Unlike developed nations, Bangladesh does not provide unemployment allowances or social protections that allow individuals to survive in between jobs. To apply the same standard in this context is not just misleading, it is misleading by design.
The unemployment problem, however, cannot be explained away merely as a statistical sleight of hand. At its core lies a mismatch between the education system and the labor market.
Higher education has expanded rapidly, yet the content remains tethered to outdated notions of degree-based prestige rather than skill-based competence.
Universities emphasize theory while neglecting practice. Graduates leave with certificates but little that prepares them for the expectations of industries and services. The result is a generation of young men and women who find themselves locked out of the labor market despite years of investment in their education.
This dissonance is visible not only in unemployment figures but in the very orientation of young people toward work. An overwhelming share of graduates aspires to civil service or government jobs, a preference rooted in social status, stability, and security.
Yet the government can only create a limited number of posts, with a recruitment process that is drawn-out and discouraging. The private sector, on the other hand, continues to suffer from a lack of prestige, low wages, and poor working conditions.
The decline in investment has further worsened the situation.
High interest rates, imposed to curb inflation, have raised the cost of capital and stifled expansion. Investment in new industries has slowed, and with it, the creation of fresh jobs. Meanwhile, the inflated GDP growth figures of previous governments painted a picture of prosperity that was never reflected in employment generation.

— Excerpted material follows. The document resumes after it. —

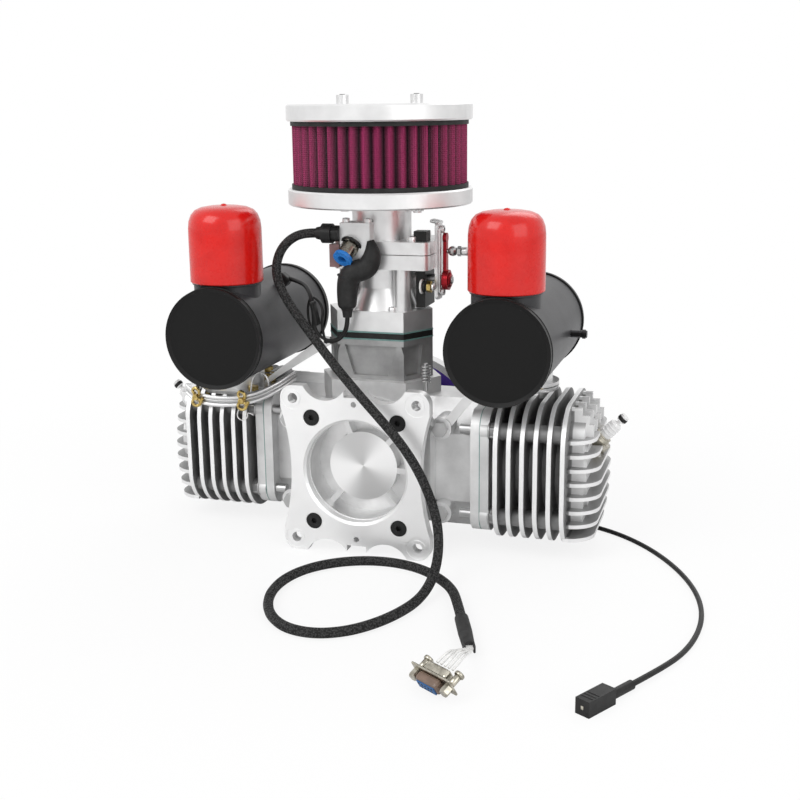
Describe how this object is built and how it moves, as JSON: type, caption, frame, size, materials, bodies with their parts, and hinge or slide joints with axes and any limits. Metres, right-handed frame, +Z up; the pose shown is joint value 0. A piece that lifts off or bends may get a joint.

Economic growth without employment growth is a hollow achievement, and the current crisis reveals just how hollow it is.
The consequences of this failure extend far beyond the economy. Unemployment is not merely an economic indicator; it is a social condition. The frustration of educated youth unable to find work manifests in despair, disillusionment, and social unrest.
It corrodes mental health, pushing many toward depression, substance abuse, and destructive behavior. Families carry the financial and emotional burden of unemployed members, straining household stability. The state, instead of reaping the dividends of a youthful population, risks converting its demographic advantage into a demographic liability.
The economy is not creating jobs at the pace that education is producing graduates. If the country continues to rely on degree-based education without aligning curricula to the needs of the labor market, the gap will only widen. Graduates will continue to emerge every year into a labor market that has no place for them. The result is not only wasted human capital but also rising instability, as unemployed youth turn from hope to anger.
Education must be reoriented toward skills and employability. Universities should not remain isolated from industries; they must forge strong linkages that allow for internships, apprenticeships, and practical learning. Technical and vocational education should be expanded, providing pathways into productive sectors of the economy. Young people should not discover after graduation that their degrees are useless in the real world; they should be equipped from the outset with skills that make them competitive.
The government and the private sector must share responsibility for job creation. Heavy reliance on government employment is unsustainable. Small and medium enterprises, often overlooked, have the potential to create significant jobs if given access to low-interest loans, training programs, and supportive tax policies. Investment in the industrial and manufacturing sectors should be prioritized to absorb the growing labor force. Without such measures, the gap between aspiration and opportunity will only deepen.
Above all, the problem demands honesty. The illusion of prosperity created by inflated statistics serves only to delay meaningful action. To acknowledge the scale of unemployment is not to admit defeat, but to confront reality with the clarity required to solve it. A society that denies its crisis cannot address it. A state that hides behind definitions cannot lead its youth toward employment.
Bangladesh stands at a critical juncture. Its educated youth often called the engine of development, risk becoming a burden rather than a boon. If policies remain stagnant, if investments remain sluggish, if education remains irrelevant, then the demographic dividend will slip away, replaced by instability and wasted potential.
But if the nation recognizes the urgency of aligning education with labor market needs, of incentivizing investment, and of valuing all forms of productive work, then this crisis can be turned into an opportunity.
Unemployment is not just a number in a survey. It is the story of a graduate who cannot find work, a family burdened by financial strain, a society unsettled by discontent. It is the unfulfilled promise of a generation that deserves better. The future of Bangladesh will not be determined by how high its GDP figures climb, but by how many of its young people find meaningful, dignified, and sustainable work.
(The Writer is an Academic, Journalist, and Political Analyst based in Dhaka, Bangladesh.